:: Your task ::
Pull out of the data below the stretch of lines bounded by the one containing "build and write" and the one containing "obj.matrix_parent_inverse = Matrix.Identity(4)", both bounds included, unchanged.

:: Stored records ::
▼▼▼
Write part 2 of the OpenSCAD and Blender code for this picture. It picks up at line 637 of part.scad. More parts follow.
▲▲▲
▼▼▼
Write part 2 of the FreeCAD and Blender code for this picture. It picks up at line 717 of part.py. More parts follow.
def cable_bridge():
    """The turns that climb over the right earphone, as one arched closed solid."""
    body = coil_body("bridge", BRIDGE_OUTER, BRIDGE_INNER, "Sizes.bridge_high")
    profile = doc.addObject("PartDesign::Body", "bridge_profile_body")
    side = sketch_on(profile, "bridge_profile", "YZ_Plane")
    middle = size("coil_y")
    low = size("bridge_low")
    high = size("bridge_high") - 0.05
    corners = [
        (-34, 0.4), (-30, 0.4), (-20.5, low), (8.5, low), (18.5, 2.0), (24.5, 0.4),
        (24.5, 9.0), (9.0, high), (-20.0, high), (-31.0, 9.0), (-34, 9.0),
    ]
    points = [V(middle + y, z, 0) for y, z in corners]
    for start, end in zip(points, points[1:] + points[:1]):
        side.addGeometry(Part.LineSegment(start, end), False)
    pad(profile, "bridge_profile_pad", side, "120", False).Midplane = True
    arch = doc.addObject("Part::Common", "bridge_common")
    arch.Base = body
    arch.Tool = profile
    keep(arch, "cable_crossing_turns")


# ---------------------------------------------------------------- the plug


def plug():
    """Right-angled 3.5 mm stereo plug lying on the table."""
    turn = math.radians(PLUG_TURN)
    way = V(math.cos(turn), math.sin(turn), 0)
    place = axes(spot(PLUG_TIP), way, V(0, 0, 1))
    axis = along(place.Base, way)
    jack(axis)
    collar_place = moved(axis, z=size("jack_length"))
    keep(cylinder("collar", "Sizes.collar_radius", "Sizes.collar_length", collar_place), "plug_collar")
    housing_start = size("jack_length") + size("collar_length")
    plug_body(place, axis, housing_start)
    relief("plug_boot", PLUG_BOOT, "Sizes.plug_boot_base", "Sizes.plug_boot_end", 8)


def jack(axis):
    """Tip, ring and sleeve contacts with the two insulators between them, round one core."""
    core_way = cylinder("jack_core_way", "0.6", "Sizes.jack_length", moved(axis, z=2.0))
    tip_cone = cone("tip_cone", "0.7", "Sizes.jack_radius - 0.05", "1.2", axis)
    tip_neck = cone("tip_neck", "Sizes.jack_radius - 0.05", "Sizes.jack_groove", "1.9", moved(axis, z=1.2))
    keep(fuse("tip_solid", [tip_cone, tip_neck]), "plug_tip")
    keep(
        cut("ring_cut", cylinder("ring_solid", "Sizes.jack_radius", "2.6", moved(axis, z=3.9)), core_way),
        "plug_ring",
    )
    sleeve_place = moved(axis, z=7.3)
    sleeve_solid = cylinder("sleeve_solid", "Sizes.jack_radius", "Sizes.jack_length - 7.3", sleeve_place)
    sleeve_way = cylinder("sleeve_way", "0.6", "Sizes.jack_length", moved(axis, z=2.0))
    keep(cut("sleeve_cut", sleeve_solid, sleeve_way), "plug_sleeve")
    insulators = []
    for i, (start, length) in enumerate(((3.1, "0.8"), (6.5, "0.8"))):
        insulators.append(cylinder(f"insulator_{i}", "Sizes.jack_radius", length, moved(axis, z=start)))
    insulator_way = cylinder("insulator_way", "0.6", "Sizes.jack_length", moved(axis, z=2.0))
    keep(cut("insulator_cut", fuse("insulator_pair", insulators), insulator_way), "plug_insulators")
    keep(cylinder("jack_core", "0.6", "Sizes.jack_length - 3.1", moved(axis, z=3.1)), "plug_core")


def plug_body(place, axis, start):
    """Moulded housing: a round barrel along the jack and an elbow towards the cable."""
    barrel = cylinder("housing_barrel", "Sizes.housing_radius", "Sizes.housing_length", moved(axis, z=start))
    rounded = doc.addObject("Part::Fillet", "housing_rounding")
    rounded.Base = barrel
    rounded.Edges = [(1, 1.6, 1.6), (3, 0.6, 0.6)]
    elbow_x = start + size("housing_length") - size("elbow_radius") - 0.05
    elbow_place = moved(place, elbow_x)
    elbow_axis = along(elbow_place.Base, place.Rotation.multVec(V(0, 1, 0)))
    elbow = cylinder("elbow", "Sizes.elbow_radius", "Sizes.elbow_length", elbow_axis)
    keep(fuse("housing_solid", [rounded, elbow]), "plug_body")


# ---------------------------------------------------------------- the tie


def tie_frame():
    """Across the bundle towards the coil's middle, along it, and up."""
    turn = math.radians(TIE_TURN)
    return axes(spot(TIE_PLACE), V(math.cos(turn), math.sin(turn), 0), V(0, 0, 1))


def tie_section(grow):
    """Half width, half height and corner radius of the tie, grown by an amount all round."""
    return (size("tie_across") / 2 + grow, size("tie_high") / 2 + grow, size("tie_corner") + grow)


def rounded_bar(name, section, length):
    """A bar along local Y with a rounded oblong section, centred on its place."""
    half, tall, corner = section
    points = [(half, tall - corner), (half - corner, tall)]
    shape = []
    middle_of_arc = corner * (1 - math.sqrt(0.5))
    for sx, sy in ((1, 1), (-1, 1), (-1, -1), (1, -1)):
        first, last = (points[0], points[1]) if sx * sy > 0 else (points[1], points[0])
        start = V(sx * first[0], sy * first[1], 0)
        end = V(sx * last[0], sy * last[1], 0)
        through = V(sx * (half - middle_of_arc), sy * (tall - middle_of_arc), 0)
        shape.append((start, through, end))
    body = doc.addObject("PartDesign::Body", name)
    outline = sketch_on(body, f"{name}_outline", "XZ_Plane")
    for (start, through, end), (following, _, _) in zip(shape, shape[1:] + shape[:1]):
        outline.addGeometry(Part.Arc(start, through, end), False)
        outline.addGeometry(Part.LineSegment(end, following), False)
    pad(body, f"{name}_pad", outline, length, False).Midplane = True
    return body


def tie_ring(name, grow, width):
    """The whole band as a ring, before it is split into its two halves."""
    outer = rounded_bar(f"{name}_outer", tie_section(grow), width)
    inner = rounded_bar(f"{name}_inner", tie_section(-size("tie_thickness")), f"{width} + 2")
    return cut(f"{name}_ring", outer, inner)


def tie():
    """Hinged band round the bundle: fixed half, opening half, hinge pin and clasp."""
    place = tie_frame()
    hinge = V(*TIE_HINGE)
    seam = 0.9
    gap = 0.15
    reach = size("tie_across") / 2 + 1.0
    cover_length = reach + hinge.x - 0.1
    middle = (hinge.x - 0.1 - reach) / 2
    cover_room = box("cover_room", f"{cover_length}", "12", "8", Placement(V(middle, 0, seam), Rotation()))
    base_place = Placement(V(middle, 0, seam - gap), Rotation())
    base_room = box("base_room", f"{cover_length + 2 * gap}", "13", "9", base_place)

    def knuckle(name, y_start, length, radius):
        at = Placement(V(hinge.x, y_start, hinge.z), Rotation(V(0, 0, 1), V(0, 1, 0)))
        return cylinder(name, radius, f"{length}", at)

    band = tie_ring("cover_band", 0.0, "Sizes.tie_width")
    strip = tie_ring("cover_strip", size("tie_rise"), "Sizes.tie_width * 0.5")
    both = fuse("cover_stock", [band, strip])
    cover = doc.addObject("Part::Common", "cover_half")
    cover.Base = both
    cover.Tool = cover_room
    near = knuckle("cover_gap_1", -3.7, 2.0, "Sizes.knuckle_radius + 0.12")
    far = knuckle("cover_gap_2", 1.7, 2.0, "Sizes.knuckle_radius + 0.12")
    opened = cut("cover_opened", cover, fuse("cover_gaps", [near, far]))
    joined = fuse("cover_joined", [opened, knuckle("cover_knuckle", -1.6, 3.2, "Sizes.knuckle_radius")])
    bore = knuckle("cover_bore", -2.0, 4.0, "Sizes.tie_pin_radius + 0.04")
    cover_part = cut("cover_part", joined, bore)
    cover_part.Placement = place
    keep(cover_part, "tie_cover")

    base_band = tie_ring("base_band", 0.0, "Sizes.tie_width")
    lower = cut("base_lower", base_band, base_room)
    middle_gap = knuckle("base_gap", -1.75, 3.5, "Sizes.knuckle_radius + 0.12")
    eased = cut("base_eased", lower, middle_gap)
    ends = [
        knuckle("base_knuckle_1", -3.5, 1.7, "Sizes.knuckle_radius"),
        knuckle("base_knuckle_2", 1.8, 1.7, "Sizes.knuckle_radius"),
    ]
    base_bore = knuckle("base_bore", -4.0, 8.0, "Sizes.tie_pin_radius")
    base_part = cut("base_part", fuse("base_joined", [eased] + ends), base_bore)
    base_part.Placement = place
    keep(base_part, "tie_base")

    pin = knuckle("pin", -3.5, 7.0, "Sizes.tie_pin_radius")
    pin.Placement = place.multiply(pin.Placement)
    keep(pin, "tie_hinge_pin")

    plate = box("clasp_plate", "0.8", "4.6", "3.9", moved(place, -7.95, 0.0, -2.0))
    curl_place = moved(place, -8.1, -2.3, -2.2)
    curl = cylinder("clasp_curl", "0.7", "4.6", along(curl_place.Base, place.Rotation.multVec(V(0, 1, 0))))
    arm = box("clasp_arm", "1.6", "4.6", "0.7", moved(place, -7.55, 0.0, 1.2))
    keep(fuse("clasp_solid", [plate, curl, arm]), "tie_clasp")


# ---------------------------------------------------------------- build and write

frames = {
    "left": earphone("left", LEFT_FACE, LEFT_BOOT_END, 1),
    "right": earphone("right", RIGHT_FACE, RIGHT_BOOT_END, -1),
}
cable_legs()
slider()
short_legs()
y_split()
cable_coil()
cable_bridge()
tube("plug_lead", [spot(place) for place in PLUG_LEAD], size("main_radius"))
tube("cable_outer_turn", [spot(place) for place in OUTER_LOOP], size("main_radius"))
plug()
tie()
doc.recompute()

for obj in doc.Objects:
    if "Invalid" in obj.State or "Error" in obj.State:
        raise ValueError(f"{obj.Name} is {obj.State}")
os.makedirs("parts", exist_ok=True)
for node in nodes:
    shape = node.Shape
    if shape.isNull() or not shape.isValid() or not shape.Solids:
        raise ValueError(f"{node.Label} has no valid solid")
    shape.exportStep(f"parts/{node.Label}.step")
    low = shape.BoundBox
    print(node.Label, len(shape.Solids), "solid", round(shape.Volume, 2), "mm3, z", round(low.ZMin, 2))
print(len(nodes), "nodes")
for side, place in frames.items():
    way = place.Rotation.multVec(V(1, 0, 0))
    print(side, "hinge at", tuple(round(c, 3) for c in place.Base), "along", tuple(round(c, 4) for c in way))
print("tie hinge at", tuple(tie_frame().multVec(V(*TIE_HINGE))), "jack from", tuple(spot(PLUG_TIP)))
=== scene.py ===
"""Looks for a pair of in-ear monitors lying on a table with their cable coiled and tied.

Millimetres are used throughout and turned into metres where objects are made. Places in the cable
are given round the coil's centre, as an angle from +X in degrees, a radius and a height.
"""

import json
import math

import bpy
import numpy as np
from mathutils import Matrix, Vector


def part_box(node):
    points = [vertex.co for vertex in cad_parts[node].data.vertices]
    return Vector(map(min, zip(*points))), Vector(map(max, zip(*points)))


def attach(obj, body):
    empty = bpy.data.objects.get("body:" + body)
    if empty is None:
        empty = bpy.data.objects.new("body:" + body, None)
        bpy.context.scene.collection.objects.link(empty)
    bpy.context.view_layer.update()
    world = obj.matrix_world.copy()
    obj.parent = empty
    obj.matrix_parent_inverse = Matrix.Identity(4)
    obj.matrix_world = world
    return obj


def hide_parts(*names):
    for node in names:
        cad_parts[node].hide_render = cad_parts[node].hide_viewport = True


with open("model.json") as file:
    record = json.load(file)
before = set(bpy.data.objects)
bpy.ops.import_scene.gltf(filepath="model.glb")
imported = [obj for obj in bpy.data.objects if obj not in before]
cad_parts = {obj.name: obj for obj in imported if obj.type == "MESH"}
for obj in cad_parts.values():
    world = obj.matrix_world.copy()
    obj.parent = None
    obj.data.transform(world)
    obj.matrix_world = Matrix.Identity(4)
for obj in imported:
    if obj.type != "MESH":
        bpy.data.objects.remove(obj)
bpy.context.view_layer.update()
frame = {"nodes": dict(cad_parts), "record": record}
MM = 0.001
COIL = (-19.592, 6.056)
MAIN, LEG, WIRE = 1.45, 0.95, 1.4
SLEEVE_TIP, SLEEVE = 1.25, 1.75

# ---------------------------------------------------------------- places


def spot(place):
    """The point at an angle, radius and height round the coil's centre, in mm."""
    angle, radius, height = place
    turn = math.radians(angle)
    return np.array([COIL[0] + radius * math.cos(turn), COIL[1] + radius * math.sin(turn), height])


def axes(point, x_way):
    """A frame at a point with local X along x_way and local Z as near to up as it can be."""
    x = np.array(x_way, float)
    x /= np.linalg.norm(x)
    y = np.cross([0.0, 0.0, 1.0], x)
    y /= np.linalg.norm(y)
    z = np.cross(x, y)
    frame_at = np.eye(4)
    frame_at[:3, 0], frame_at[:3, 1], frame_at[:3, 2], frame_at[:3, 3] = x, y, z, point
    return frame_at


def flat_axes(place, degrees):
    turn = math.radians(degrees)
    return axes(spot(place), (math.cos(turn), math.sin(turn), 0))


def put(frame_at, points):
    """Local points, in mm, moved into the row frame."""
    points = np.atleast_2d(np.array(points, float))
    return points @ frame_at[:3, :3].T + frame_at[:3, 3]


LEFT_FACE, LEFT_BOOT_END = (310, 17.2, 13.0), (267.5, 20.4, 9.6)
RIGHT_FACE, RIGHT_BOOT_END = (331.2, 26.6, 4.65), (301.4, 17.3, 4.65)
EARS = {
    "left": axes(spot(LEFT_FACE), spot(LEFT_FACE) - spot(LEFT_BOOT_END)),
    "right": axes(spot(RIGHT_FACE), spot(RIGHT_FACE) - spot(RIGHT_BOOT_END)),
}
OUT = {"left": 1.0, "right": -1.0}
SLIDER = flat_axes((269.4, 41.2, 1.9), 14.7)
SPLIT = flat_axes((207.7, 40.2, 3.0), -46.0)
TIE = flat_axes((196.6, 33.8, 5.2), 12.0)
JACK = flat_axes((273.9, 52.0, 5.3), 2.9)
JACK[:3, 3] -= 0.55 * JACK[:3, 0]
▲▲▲
:: Answer to the task ::
# ---------------------------------------------------------------- build and write

frames = {
    "left": earphone("left", LEFT_FACE, LEFT_BOOT_END, 1),
    "right": earphone("right", RIGHT_FACE, RIGHT_BOOT_END, -1),
}
cable_legs()
slider()
short_legs()
y_split()
cable_coil()
cable_bridge()
tube("plug_lead", [spot(place) for place in PLUG_LEAD], size("main_radius"))
tube("cable_outer_turn", [spot(place) for place in OUTER_LOOP], size("main_radius"))
plug()
tie()
doc.recompute()

for obj in doc.Objects:
    if "Invalid" in obj.State or "Error" in obj.State:
        raise ValueError(f"{obj.Name} is {obj.State}")
os.makedirs("parts", exist_ok=True)
for node in nodes:
    shape = node.Shape
    if shape.isNull() or not shape.isValid() or not shape.Solids:
        raise ValueError(f"{node.Label} has no valid solid")
    shape.exportStep(f"parts/{node.Label}.step")
    low = shape.BoundBox
    print(node.Label, len(shape.Solids), "solid", round(shape.Volume, 2), "mm3, z", round(low.ZMin, 2))
print(len(nodes), "nodes")
for side, place in frames.items():
    way = place.Rotation.multVec(V(1, 0, 0))
    print(side, "hinge at", tuple(round(c, 3) for c in place.Base), "along", tuple(round(c, 4) for c in way))
print("tie hinge at", tuple(tie_frame().multVec(V(*TIE_HINGE))), "jack from", tuple(spot(PLUG_TIP)))
=== scene.py ===
"""Looks for a pair of in-ear monitors lying on a table with their cable coiled and tied.

Millimetres are used throughout and turned into metres where objects are made. Places in the cable
are given round the coil's centre, as an angle from +X in degrees, a radius and a height.
"""

import json
import math

import bpy
import numpy as np
from mathutils import Matrix, Vector


def part_box(node):
    points = [vertex.co for vertex in cad_parts[node].data.vertices]
    return Vector(map(min, zip(*points))), Vector(map(max, zip(*points)))


def attach(obj, body):
    empty = bpy.data.objects.get("body:" + body)
    if empty is None:
        empty = bpy.data.objects.new("body:" + body, None)
        bpy.context.scene.collection.objects.link(empty)
    bpy.context.view_layer.update()
    world = obj.matrix_world.copy()
    obj.parent = empty
    obj.matrix_parent_inverse = Matrix.Identity(4)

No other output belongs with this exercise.